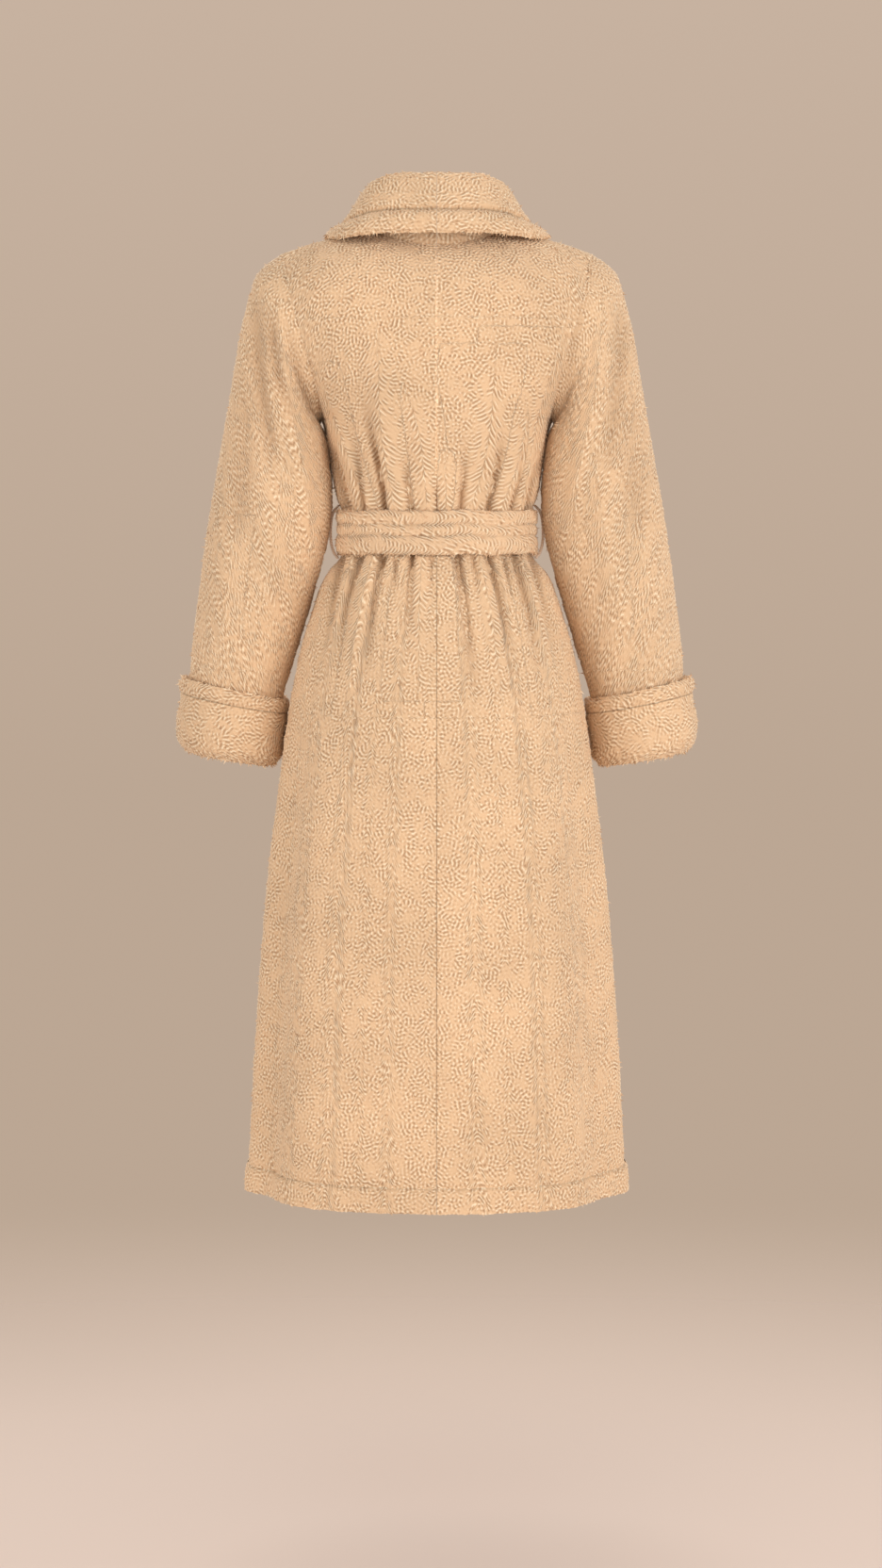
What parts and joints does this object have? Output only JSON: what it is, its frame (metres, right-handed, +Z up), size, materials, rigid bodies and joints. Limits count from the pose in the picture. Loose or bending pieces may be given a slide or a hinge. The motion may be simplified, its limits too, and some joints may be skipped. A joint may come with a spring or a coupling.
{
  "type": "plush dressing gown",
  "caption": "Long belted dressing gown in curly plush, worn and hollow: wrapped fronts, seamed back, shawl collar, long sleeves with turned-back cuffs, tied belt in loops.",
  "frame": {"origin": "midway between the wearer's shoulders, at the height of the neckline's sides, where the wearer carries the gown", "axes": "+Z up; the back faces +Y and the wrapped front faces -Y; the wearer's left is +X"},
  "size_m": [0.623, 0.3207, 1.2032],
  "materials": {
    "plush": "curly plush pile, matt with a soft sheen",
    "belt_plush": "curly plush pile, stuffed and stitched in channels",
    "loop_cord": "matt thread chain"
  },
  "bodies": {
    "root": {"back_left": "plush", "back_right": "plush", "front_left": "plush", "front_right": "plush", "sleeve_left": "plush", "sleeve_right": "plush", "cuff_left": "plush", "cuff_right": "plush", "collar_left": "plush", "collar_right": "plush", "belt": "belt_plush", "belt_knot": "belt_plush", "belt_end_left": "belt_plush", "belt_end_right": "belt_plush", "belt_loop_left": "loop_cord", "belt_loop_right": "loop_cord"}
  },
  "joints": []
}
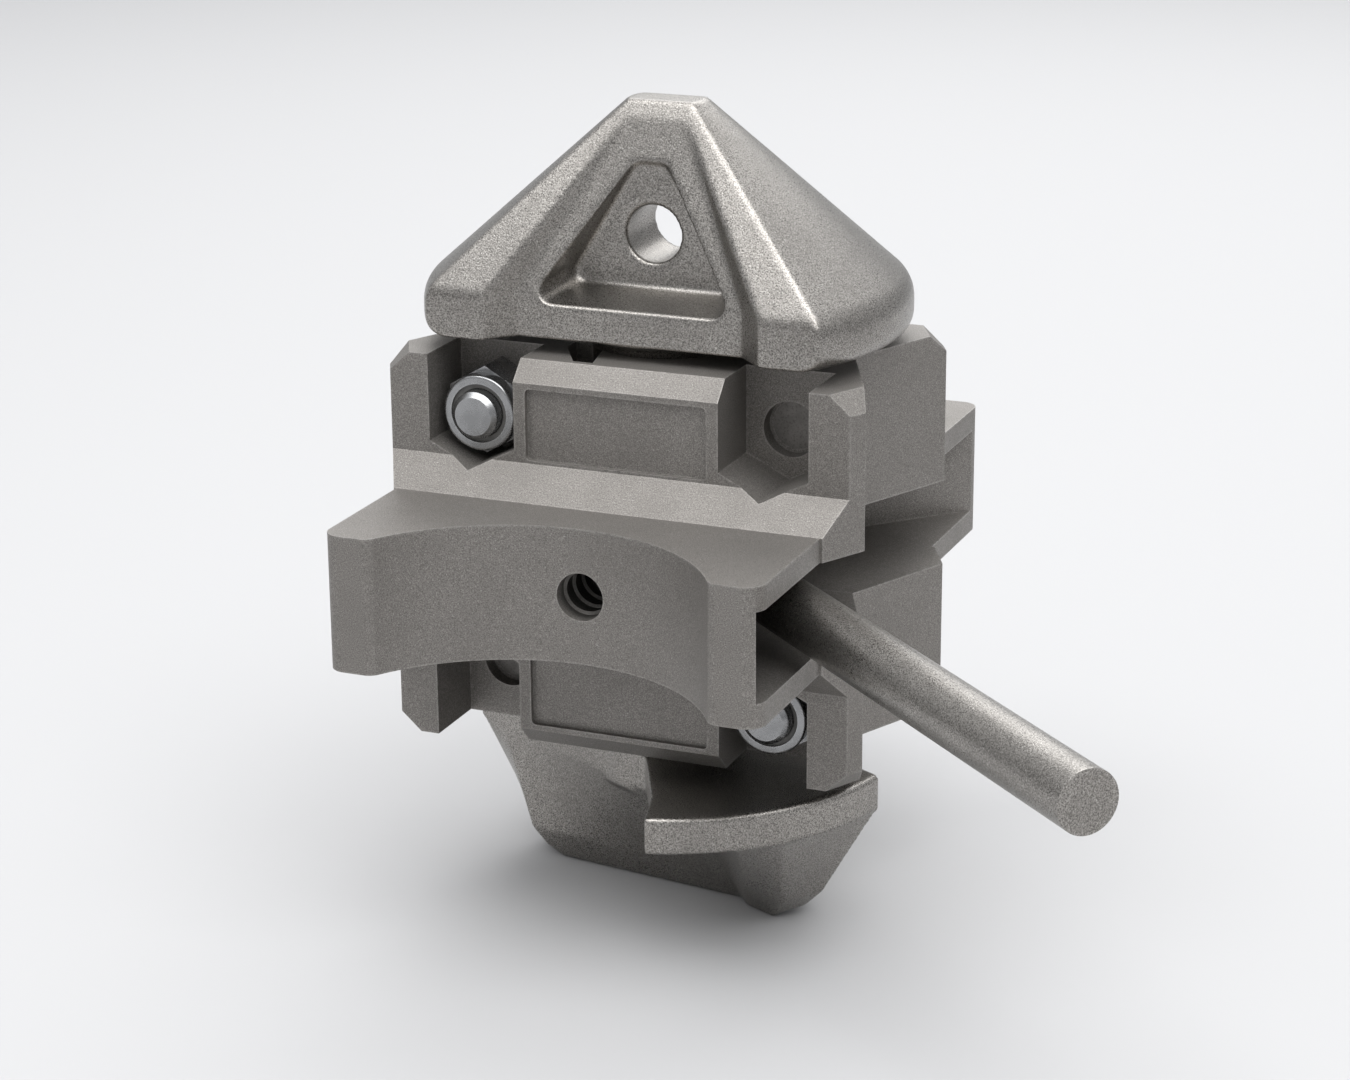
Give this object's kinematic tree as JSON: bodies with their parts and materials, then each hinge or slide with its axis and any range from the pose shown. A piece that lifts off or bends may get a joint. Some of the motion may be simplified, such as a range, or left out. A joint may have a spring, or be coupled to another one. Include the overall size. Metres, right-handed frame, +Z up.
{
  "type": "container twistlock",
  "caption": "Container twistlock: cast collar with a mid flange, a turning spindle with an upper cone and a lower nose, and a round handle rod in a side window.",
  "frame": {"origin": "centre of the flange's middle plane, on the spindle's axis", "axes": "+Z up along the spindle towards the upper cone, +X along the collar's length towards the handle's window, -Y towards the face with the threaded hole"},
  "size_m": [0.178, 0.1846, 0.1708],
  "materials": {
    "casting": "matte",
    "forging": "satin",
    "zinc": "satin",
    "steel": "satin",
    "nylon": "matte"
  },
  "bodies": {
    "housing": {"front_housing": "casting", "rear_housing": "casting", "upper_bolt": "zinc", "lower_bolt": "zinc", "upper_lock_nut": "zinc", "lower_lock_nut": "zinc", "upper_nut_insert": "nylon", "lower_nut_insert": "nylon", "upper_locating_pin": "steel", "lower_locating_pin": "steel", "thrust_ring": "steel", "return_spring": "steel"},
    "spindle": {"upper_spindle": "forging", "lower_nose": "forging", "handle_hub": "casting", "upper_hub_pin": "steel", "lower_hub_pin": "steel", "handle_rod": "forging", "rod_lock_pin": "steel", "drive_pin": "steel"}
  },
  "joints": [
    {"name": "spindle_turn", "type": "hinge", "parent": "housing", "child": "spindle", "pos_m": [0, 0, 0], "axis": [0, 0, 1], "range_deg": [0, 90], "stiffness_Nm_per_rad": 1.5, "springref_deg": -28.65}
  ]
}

**********

## WORK TO COMPLETE
Every record above needs to be repeated word for word.

## SOLUTION TO THE PROBLEM
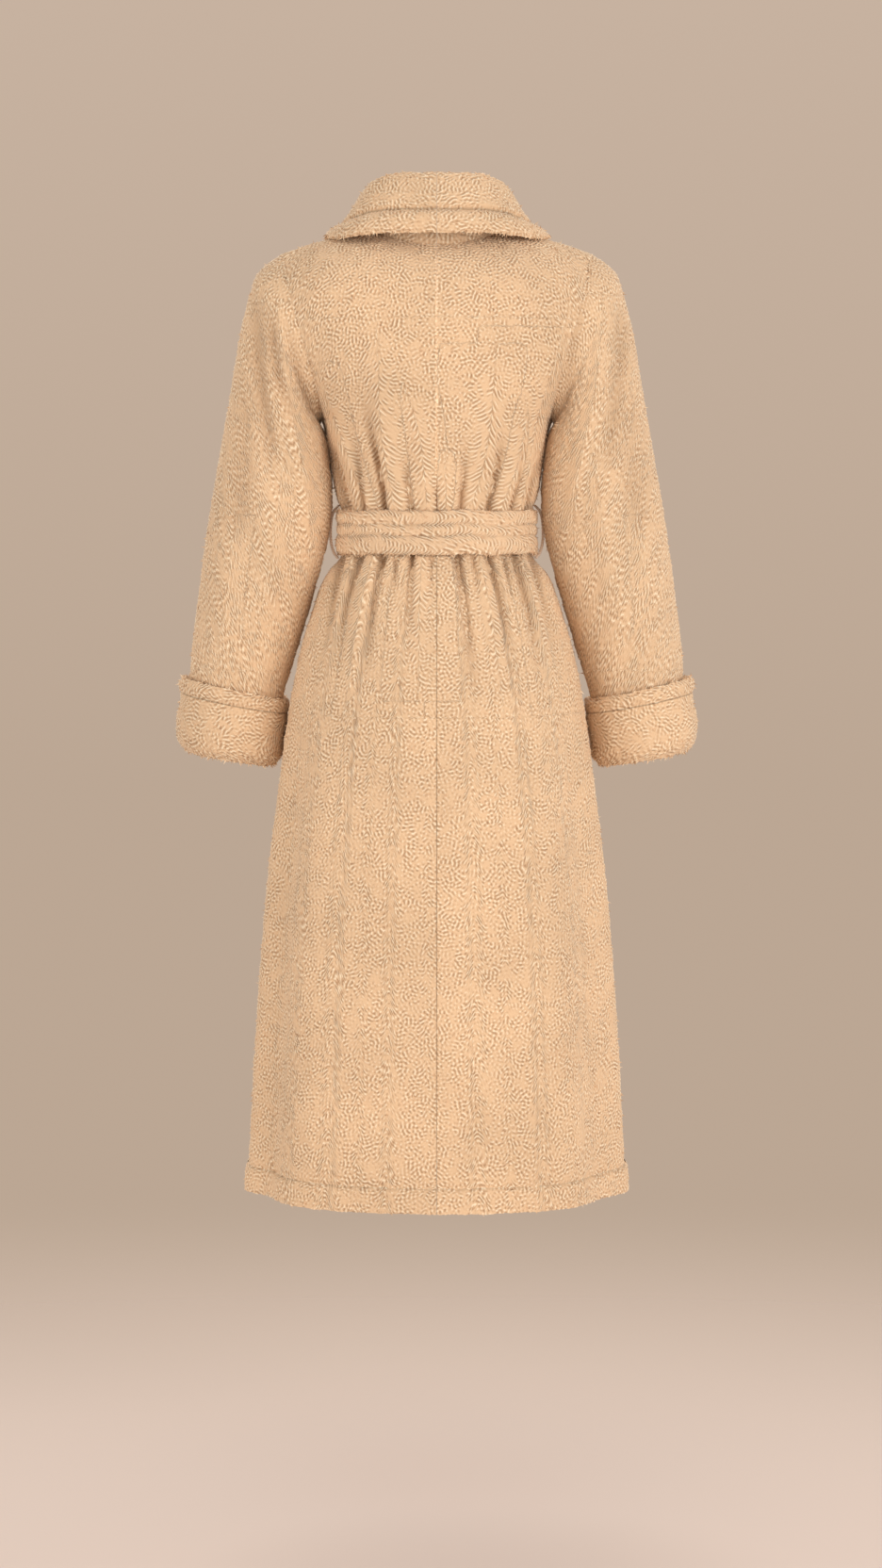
What parts and joints does this object have? Output only JSON: what it is, its frame (metres, right-handed, +Z up), size, materials, rigid bodies and joints. Limits count from the pose in the picture. Loose or bending pieces may be given a slide or a hinge. The motion may be simplified, its limits too, and some joints may be skipped. A joint may come with a spring or a coupling.
{
  "type": "plush dressing gown",
  "caption": "Long belted dressing gown in curly plush, worn and hollow: wrapped fronts, seamed back, shawl collar, long sleeves with turned-back cuffs, tied belt in loops.",
  "frame": {"origin": "midway between the wearer's shoulders, at the height of the neckline's sides, where the wearer carries the gown", "axes": "+Z up; the back faces +Y and the wrapped front faces -Y; the wearer's left is +X"},
  "size_m": [0.623, 0.3207, 1.2032],
  "materials": {
    "plush": "curly plush pile, matt with a soft sheen",
    "belt_plush": "curly plush pile, stuffed and stitched in channels",
    "loop_cord": "matt thread chain"
  },
  "bodies": {
    "root": {"back_left": "plush", "back_right": "plush", "front_left": "plush", "front_right": "plush", "sleeve_left": "plush", "sleeve_right": "plush", "cuff_left": "plush", "cuff_right": "plush", "collar_left": "plush", "collar_right": "plush", "belt": "belt_plush", "belt_knot": "belt_plush", "belt_end_left": "belt_plush", "belt_end_right": "belt_plush", "belt_loop_left": "loop_cord", "belt_loop_right": "loop_cord"}
  },
  "joints": []
}
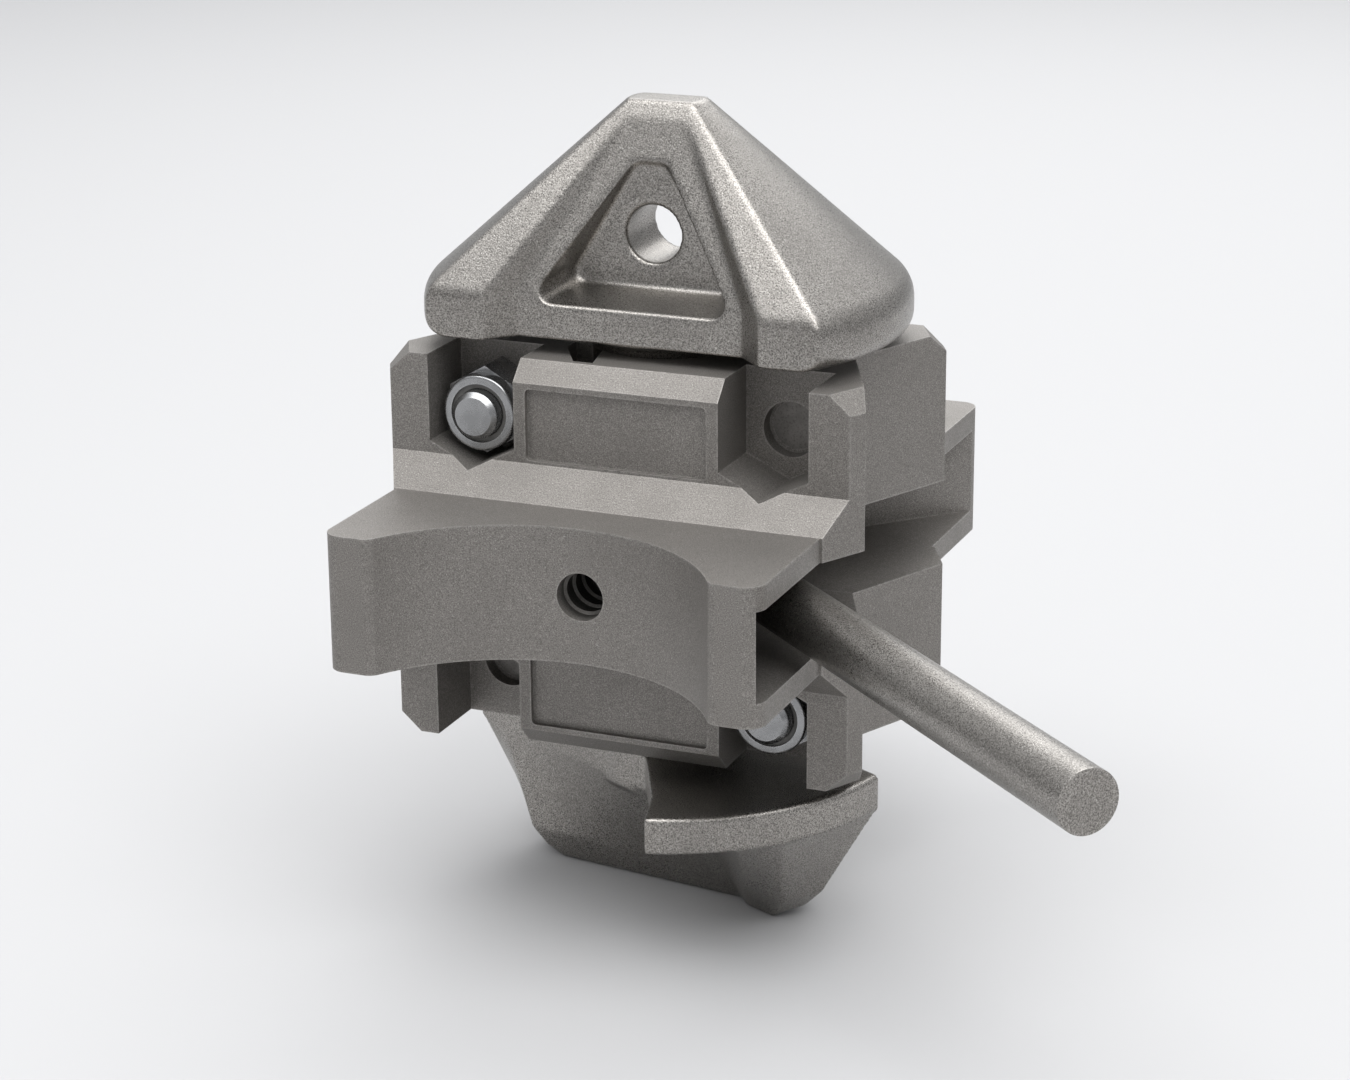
Give this object's kinematic tree as JSON: bodies with their parts and materials, then each hinge or slide with its axis and any range from the pose shown. A piece that lifts off or bends may get a joint. Some of the motion may be simplified, such as a range, or left out. A joint may have a spring, or be coupled to another one. Include the overall size. Metres, right-handed frame, +Z up.
{
  "type": "container twistlock",
  "caption": "Container twistlock: cast collar with a mid flange, a turning spindle with an upper cone and a lower nose, and a round handle rod in a side window.",
  "frame": {"origin": "centre of the flange's middle plane, on the spindle's axis", "axes": "+Z up along the spindle towards the upper cone, +X along the collar's length towards the handle's window, -Y towards the face with the threaded hole"},
  "size_m": [0.178, 0.1846, 0.1708],
  "materials": {
    "casting": "matte",
    "forging": "satin",
    "zinc": "satin",
    "steel": "satin",
    "nylon": "matte"
  },
  "bodies": {
    "housing": {"front_housing": "casting", "rear_housing": "casting", "upper_bolt": "zinc", "lower_bolt": "zinc", "upper_lock_nut": "zinc", "lower_lock_nut": "zinc", "upper_nut_insert": "nylon", "lower_nut_insert": "nylon", "upper_locating_pin": "steel", "lower_locating_pin": "steel", "thrust_ring": "steel", "return_spring": "steel"},
    "spindle": {"upper_spindle": "forging", "lower_nose": "forging", "handle_hub": "casting", "upper_hub_pin": "steel", "lower_hub_pin": "steel", "handle_rod": "forging", "rod_lock_pin": "steel", "drive_pin": "steel"}
  },
  "joints": [
    {"name": "spindle_turn", "type": "hinge", "parent": "housing", "child": "spindle", "pos_m": [0, 0, 0], "axis": [0, 0, 1], "range_deg": [0, 90], "stiffness_Nm_per_rad": 1.5, "springref_deg": -28.65}
  ]
}